Texas's defense. Coming into the game, we knew defensive coordinator Will Muschamp and Co. wanted revenge, but the question remained whether he'd learned anything from the 30+ points and 579 yards Leach, Graham Harrell, and Michael Crabtree had put on the 'Horns in their 2008 win. And, while Taylor Potts moved the ball effectively in the second half and threw for 420 yards, I'd say yes, Muschamp's defense put in a very nice performance.

The fact that Tech had those yards and scored 24 points is just a testament to what Leach has done there. Indeed, one of the reasons his offense works is that you're fooling yourself if you think you can shut down their passing game to the point where they can't complete any passes -- they know you'd like to do that, and have many dramatic answers for that approach (ask Dennis Franchione). No, as Muschamp appeared to learn, you have to understand and be disciplined enough to handle a barrage of short completions, and still take away the things that can really kill you.

In this vein you saw Muschamp bring a fair amount of heat and blitzes, but rarely did he go all out man-to-man blitz to just blindly get after it. In fact, while Kirk Herbstreit kept saying during the game that Texas had to get up and "press" Tech's wideouts and then bring heat, I'm pretty sure all three of Taylor Potts's touchdown passes came against man blitzes. Instead, Muschamp had solid success bringing a variety of zone blitzes against the Red Raiders, where he rushed between five and six guys but kept the rest in safe zone coverage. Potts managed to complete some passes against this but the defense tackled better than a year before, and held the Raiders to less than 10 yards per completion.

The 'Horns also did an excellent job against Texas Tech's screen game. With their barrages of passing and spread formations, both in terms of their receivers and linemen, the Red Raiders are among the best in the country at the screen game. They are especially adept at waiting until a defensive coordinator becomes frustrated by the small but seemingly impossible-to-stop gashes from the passing game and brings the heat, and then dropping the hammer on them in the form of a flanker screen or screen to the running backs. Neither was effective for Tech last Saturday. Most notably, Tech's runningbacks combined for zero yards receiving on five catches.

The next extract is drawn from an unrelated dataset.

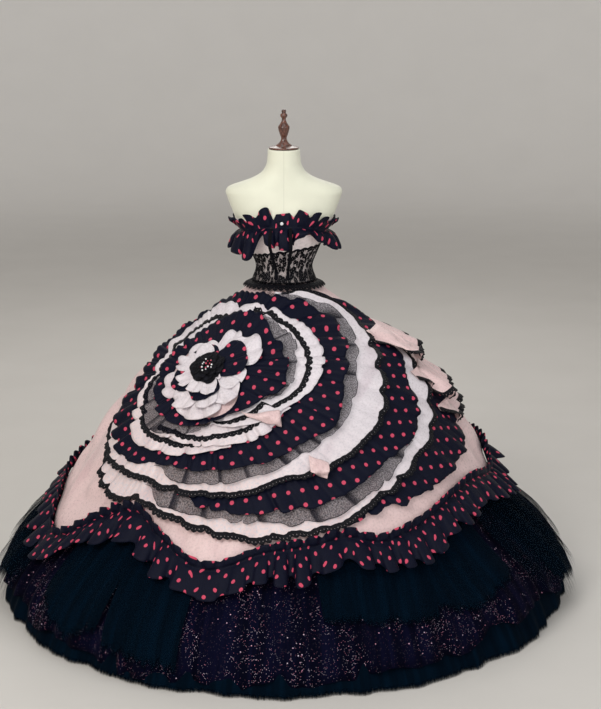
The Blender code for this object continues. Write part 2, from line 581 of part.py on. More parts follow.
def neck_ruffle_rows(azimuths):
    """Heights and stands of the neckline ruffle's top, gathering line, middle and hem."""
    wave = np.sin(NECK_RUFFLE_WAVES * azimuths)
    seat = FIT_GAP + BODICE_THICK + NECK_SEAT
    hem = smooth_round(NECK_HEM, np.degrees(azimuths))
    gather = np.full(azimuths.shape, NECK_GATHER_Z)
    middle = gather + NECK_MIDDLE_SHARE * (hem - gather)
    top = NECK_TOP_Z + NECK_TOP_WAVE * np.cos(NECK_TOP_WAVES * azimuths + 0.8)
    plumb = NECK_PLUMB * (NECK_PLUMB_Z - hem)
    return [
        (top, seat + NECK_HEADER_STAND + NECK_HEADER_WAVE * wave),
        (gather, np.full(azimuths.shape, seat)),
        (middle, seat + NECK_MIDDLE_STAND * NECK_DROP_STAND + NECK_MIDDLE_WAVE * NECK_DROP_WAVE * wave),
        (hem, seat + NECK_DROP_STAND + plumb + NECK_DROP_WAVE * wave),
    ]


def add_neck_ruffle(parts):
    """The gathered neckline ruffle: a header above the gathering line and a flounce below."""
    azimuths = ring_angles(NECK_RUFFLE_COLUMNS)
    rows = [torso_at(azimuths, heights, stands) for heights, stands in neck_ruffle_rows(azimuths)]
    add_cloth("neckline_ruffle", np.stack(rows), True, SATIN, "dotted", parts)


def add_ribbon(parts):
    """Two ribbon tails down the ruffle from its gathering line, with a knot and a gem above."""
    for name, column in (("ribbon_tail_left", TAIL_LEFT_COLUMN), ("ribbon_tail_right", TAIL_RIGHT_COLUMN)):
        azimuth = np.radians([column * 360.0 / NECK_RUFFLE_COLUMNS])
        path = [(heights, stands + SATIN + clear)
                for (heights, stands), clear in zip(neck_ruffle_rows(azimuth)[1:], TAIL_CLEAR)]
        path += [(np.array([row.z]), np.array([row.stand])) for row in TAIL_DROP]
        middles = np.concatenate([torso_at(azimuth, heights, stands) for heights, stands in path])
        side = np.array([TAIL_WIDTH / 2, 0.0, 0.0])
        grid = np.stack([middles - side, middles + side], axis=1)
        add_cloth(name, grid, False, TAIL_THICK, "velvet", parts)
    front = torso_at(np.zeros(1), np.array([KNOT_Z]), KNOT_STAND)[0, 1]
    gem_front = front - BALL_FLATNESS * (KNOT_RADIUS + GEM_RADIUS) - SEAM_GAP
    add_ball("ribbon_knot", KNOT_RADIUS, front, "velvet", parts)
    add_ball("neckline_gem", GEM_RADIUS, gem_front, "gem", parts)


def add_ball(name, radius, y, cloth, parts):
    """A flattened ball at the middle of the neckline."""
    mesh = bpy.data.meshes.new(name)
    shape = bmesh.new()
    bmesh.ops.create_uvsphere(shape, u_segments=8, v_segments=5, radius=radius)
    bmesh.ops.scale(shape, vec=(1.0, BALL_FLATNESS, BALL_HEIGHT), verts=shape.verts)
    shape.to_mesh(mesh)
    shape.free()
    mesh.materials.append(material(cloth))
    mesh.shade_smooth()
    made = bpy.data.objects.new(name, mesh)
    made.location = (KNOT_X, y, KNOT_Z)
    parts.objects.link(made)


def add_satin_skirt(parts):
    """The satin overskirt, from the waist seam to its swagged hem."""
    azimuths = ring_angles(SKIRT_COLUMNS)
    hem = smooth_round(SATIN_HEM, np.degrees(azimuths))
    top = dome_elevation(WAIST_SEAM_Z - SEAM_GAP)
    grid = []
    for share in SKIRT_ROW_SHARES:
        elevation = top + (dome_elevation(hem) - top) * share
        grid.append(on_dome(direction(azimuths, elevation), 0.0))
    add_cloth("satin_overskirt", np.stack(grid), True, SATIN, "satin", parts, outward=False)


def add_hem_ruffle(parts):
    """The dotted ruffle gathered along the overskirt's hem."""
    azimuths = ring_angles(RUFFLE_COLUMNS)
    wave = np.cos(RUFFLE_WAVES * (azimuths + RUFFLE_DRIFT * np.sin(4 * azimuths)))
    line = smooth_round(SATIN_HEM, np.degrees(azimuths)) + RUFFLE_LINE_UP
    header = skirt_points(azimuths, line + RUFFLE_HEADER, RUFFLE_HEADER_STAND + RUFFLE_HEADER_WAVE * wave)
    gather = skirt_points(azimuths, line, np.full(azimuths.shape, RUFFLE_SEAT))
    drop = skirt_points(azimuths, line - RUFFLE_DROP, RUFFLE_DROP_STAND + RUFFLE_DROP_WAVE * wave)
    add_cloth("hem_ruffle", np.stack([header, gather, drop]), True, SATIN, "dotted", parts)


def add_tulle_skirts(parts):
    """The petticoat to the floor, the glitter skirt over it and the plain panels outside."""
    layer = TULLE_BASE
    azimuths = ring_angles(layer.columns)
    grid = [tulle_points(layer, azimuths, np.full(azimuths.shape, z), BASE_TOP_INSET) for z in BASE_ROWS_Z]
    add_cloth(layer.name, np.stack(grid), True, TULLE, "dark_tulle", parts, outward=False)

    layer = TULLE_GLITTER
    azimuths = ring_angles(layer.columns)
    hem = smooth_round(GLITTER_HEM, np.degrees(azimuths))
    seat = TULLE_BASE.inset_high - TULLE - FIT_GAP
    heights = [np.full(azimuths.shape, z) for z in GLITTER_ROWS_Z] + [hem]
    grid = [tulle_points(layer, azimuths, row, seat) for row in heights]
    add_cloth(layer.name, np.stack(grid), True, TULLE, "glitter_tulle", parts, outward=False)

    layer = TULLE_PANEL
    seat = TULLE_GLITTER.inset_high - TULLE - PANEL_SEAT_GAP
    for panel in TULLE_PANELS:
        degrees = np.linspace(panel.start, panel.end, layer.columns + 1)
        share_round = (degrees - panel.start) / (panel.end - panel.start)
        hem = panel.hem_start + (panel.hem_end - panel.hem_start) * share_round
        azimuths = np.radians(degrees)
        low = PANEL_KNEE_Z + (hem - PANEL_KNEE_Z) * PANEL_LOW_SHARE
        heights = [np.full(azimuths.shape, layer.top_z), np.full(azimuths.shape, PANEL_KNEE_Z), low, hem]
        grid = [tulle_points(layer, azimuths, row, seat) for row in heights]
        add_cloth(panel.name, np.stack(grid), False, TULLE, "dark_tulle", parts, outward=False)


def reaches_ruffle(turns, reach):
    """Where a tier's edge would come down onto the hem ruffle's header."""
    points = on_dome(rose_direction(turns, reach), TIER_LIFT)
    azimuths = np.degrees(np.arctan2(points[..., 0], -points[..., 1]))
    return points[..., 2] < smooth_round(SATIN_HEM, azimuths) + RUFFLE_HEADER + RUFFLE_CLEAR


def tier_edges(tier, turns, covered, seated):
    """Inner and outer reach of a tier, tucked half its showing width under what covers it.

    An open tier narrows toward its ends. The tuck leaves the covering tier its own inner part,
    so that no more than two tiers lie on each other.
    """
    degrees = np.arange(361.0)
    above = np.interp(np.mod(turns, 360.0), degrees, covered)
    below = np.interp(np.mod(turns, 360.0), degrees, seated)
    if tier.end - tier.start >= 360:
        outer = smooth_round(tier.outline, turns)
        whole = np.ones(turns.shape)
    else:
        outer = smooth([row[0] for row in tier.outline], [row[1] for row in tier.outline], turns)
        whole = ramp(0.0, TIER_TAPER, turns - tier.start) * ramp(0.0, TIER_TAPER, tier.end - turns)
    for _ in range(TIER_CLEARING_STEPS):
        outer = np.where(reaches_ruffle(turns, outer), outer - TIER_CLEARING_STEP, outer)
    step = TIER_END_STEP + (TIER_STEP - TIER_END_STEP) * whole
    showing = np.maximum((outer - above) * whole, step)
    tuck = np.maximum(TIER_TUCK_SHARE * showing, TIER_MIN_TUCK)
    inner = np.maximum(above - tuck, below + TIER_KEEP * (above - below))
    return inner, above + showing


def cover(turns, inner, outer, closed, covered, seated):
    """The rose's reach, and its outermost tier's inner reach, at each whole degree."""
    degrees = np.arange(361.0)
    if closed:
        return (np.interp(degrees, turns % 360.0, outer, period=360.0),
                np.interp(degrees, turns % 360.0, inner, period=360.0))
    reached, started = covered.copy(), seated.copy()
    for shift in (-360.0, 0.0, 360.0):
        at = degrees + shift
        inside = (at >= turns[0]) & (at <= turns[-1])
        reached = np.where(inside, np.interp(at, turns, outer), reached)
        started = np.where(inside, np.interp(at, turns, inner), started)
    return reached, started


def tier_seat(vectors):
    """How far a tier's inner edge lies off the satin, a little more where the satin curves inward."""
    elevation = np.degrees(np.arcsin(vectors[..., 2]))
    high = ramp(TIER_SEAT_HIGH, TIER_SEAT_HIGH + TIER_SEAT_FADE, elevation)
    low = ramp(TIER_SEAT_LOW, TIER_SEAT_LOW - TIER_SEAT_FADE, elevation)
    return TIER_SEAT + TIER_SEAT_HOLLOW * (high + low)


def tier_grid(tier, turns, inner, outer, shares):
    """Points of a tier at shares of its width, rising and waving toward its outer edge."""
    wave = np.cos(2 * np.pi * tier.waves * (turns - tier.start) / (tier.end - tier.start))
    rows = []
    for share in shares:
        vectors = rose_direction(turns, inner + (outer - inner) * share)
        out = TIER_LIFT * share ** TIER_CURL + tier.wave * share ** 2 * wave
        rows.append(on_dome(vectors, tier_seat(vectors) + out))
    return np.stack(rows)


def grid_normals(grid, closed):
    """Outward normals at a grid's points, from the differences of its neighbours."""
    if closed:
        along = np.roll(grid, -1, axis=1) - np.roll(grid, 1, axis=1)
    else:
        along = np.gradient(grid, axis=1)
    down = np.gradient(grid, axis=0)
    normals = np.cross(down, along)
    return normals / np.linalg.norm(normals, axis=-1, keepdims=True)


def add_rose(parts):
    """The rose's tiers, each tucked under the one inside it, and the lace tapes on the satin ones."""
    covered = np.full(361, HEART_REACH)
    seated = np.zeros(361)
    for tier in TIERS:
        closed = tier.end - tier.start >= 360
        turns = np.arange(tier.start, tier.end + (0 if closed else 1), tier.step, dtype=float)
        inner, outer = tier_edges(tier, turns, covered, seated)
        shares = np.linspace(0.0, 1.0, tier.rows + 1)
        if tier.tape:
            shares = np.unique(np.concatenate([[0.0, 1.0], tier.tape]))
        grid = tier_grid(tier, turns, inner, outer, shares)
        add_cloth(tier.name, grid, closed, SATIN, tier.cloth, parts)
        if tier.tape:
            normals = grid_normals(grid, closed)
            lifted = grid + (SATIN + FIT_GAP) * normals
            first = int(np.argmin(np.abs(shares - tier.tape[0])))
            add_cloth(tier.name + "_lace", lifted[first:first + 2, 1:-1], closed, LACE, "lace", parts)
        covered, seated = cover(turns, inner, outer, closed, covered, seated)


def add_heart(parts):
    """The flower at the rose's heart, a lobed cap of net on the skirt."""
    turns = np.linspace(0.0, 360.0, 4 * HEART_PETALS, endpoint=False)
    lobes = 1.0 + HEART_LOBE * np.cos(np.radians(HEART_PETALS * turns))
    rows = [on_dome(rose_direction(turns, HEART_REACH * lobes * share), HEART_SEAT + HEART_LIFT * share)
            for share in HEART_SHARES]
    add_cloth("rose_heart", np.stack(rows), True, LACE, "lace", parts)


def main():
    """Build the gown and its form."""
    for leftover in list(bpy.data.objects):
        bpy.data.objects.remove(leftover)
    parts = bpy.data.collections.new("prom_dress_on_form")
    bpy.context.scene.collection.children.link(parts)
    add_form(parts)
    add_stand(parts)
    add_bodice(parts)
    add_cincher(parts)
    add_neck_ruffle(parts)
    add_ribbon(parts)
    add_tulle_skirts(parts)
    add_satin_skirt(parts)
    add_hem_ruffle(parts)
    add_heart(parts)
    add_rose(parts)


main()
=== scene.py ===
"""Looks of a strapless ball gown on a limbless dress form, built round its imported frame.

Metres, +Z up, front toward -Y. Round the skirt, azimuths run from the front toward +X. On the
rose, "turn" runs round its axis from the right, anticlockwise as seen from in front, and "reach"
runs away from the axis, both in degrees. A cloth is a grid of points, rows from its top or inner
edge to its hem, columns round it, with a UV map "cloth" in metres of flat cloth and a UV map
"span" that runs 0 to 1 round it and 0 to 1 from the inner edge to the hem.
"""
import json
import math
from collections import namedtuple

import bpy
import numpy as np
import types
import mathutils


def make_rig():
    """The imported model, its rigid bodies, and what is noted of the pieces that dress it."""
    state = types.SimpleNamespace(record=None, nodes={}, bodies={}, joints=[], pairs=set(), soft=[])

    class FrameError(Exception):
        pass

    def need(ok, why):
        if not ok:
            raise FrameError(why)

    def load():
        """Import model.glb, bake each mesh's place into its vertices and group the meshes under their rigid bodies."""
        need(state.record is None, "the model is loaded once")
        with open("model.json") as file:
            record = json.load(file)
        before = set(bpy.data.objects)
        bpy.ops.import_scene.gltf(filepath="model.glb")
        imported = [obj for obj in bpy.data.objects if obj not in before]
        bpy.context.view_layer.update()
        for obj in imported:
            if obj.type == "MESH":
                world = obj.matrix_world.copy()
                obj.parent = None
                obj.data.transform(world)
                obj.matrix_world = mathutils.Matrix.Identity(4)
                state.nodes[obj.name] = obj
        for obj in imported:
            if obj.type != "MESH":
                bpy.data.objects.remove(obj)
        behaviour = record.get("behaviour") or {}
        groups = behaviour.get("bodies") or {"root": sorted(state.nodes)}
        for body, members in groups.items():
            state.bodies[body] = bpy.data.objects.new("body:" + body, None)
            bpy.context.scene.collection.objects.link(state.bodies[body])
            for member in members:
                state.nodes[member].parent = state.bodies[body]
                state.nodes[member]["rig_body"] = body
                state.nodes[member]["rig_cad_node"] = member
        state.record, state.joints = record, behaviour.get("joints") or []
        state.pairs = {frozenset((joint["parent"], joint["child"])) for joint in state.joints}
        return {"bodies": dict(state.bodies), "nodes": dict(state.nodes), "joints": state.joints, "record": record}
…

This is not to say everything was perfect. In the second half Taylor Potts at times looked unstoppable -- well, by anyone except Sergio Kindle of course -- and anytime a team completes forty passes against you, you're not totally excited. But it's unclear what can be drawn from this game. Mike Leach's offense is sui generis, and Will Muschamp had an excellent plan that pretty much shut down everything except quick, well-executed passes by Taylor Potts when he was under pressure. That's what you do against the guy with two career starts. But Potts proved himself a pretty gritty performer, and made enough plays to keep Tech competitive. And with a good offensive team versus a good defensive team, there's going to be some guessing on both sides and sometimes it works well for one and sometimes for the other. For example, Leach three times played Rock in the second half, and Muschamp called Rock himself, then scissors, then paper: On the first play of a drive in the second half, Leach called a deep-crossing route, but Taylor Potts missed the open receiver. Sure enough, on the next series Leach called the same play again on the first play of the drive, and the Red Raiders hit it for a twenty-plus yard gain and then went on to score. The next series? Leach called it again on the first play, but Muschamp pressured Potts and he threw his sole interception for the game.

The upshot is that the success Tech did have is no knock on UT's defense, and even if it was, it's not evident how that would apply to any of the rest of Texas's opponents. They passed this test -- they won -- and the other, more important ones, will come later in the season. And the defense appears ready to pass those as well.

Texas's offense. And now we come to what put every Texas fan in a querulous: Colt McCoy's at-times erratic, two interception performance. It's true that in the first half McCoy just flat missed some open receivers; his footwork was off; and he was not helped by pressure in his face. From a quarterback coaching perspective, he's missing receivers high, which tends to be a mechanics flaw as simple as locking out your front knee when you throw or possibly taking too long of strides on the throw -- it's too hard to pinpoint exactly and I'm not sure. But that's something Colt can work on and will be fine with. Sometimes they just get away from you; he clearly has put a lot of pressure on himself.

And that's why I'm not all that worried about Texas's offense. McCoy still completed over 70% of his passes, and the best thing that be done for him is to provide him with a run threat, and Tre' Newton looks like he might be it. McCoy will get the crisp timing back, and his receivers appear to be stepping up. We know about Shipley, but Dan Buckner and John Chiles both made plays and look promising.

But was there some scheme issue that Texas was being thwarted by? I didn't see anything revolutionary, and Ruffin McNeil's Texas Tech's defense does seem to play well against Texas, particularly in the first half. And that leads to the lesson with the 'Horns: A win is a win. When you're Texas, you're always somebody else's rivalry game, regardless of what you think of them; you always get their best shot. The fact that UT took a pretty good one from a scrappy in-state team that beat them last year, and yet the game was never likely to go the other way, should be solace enough.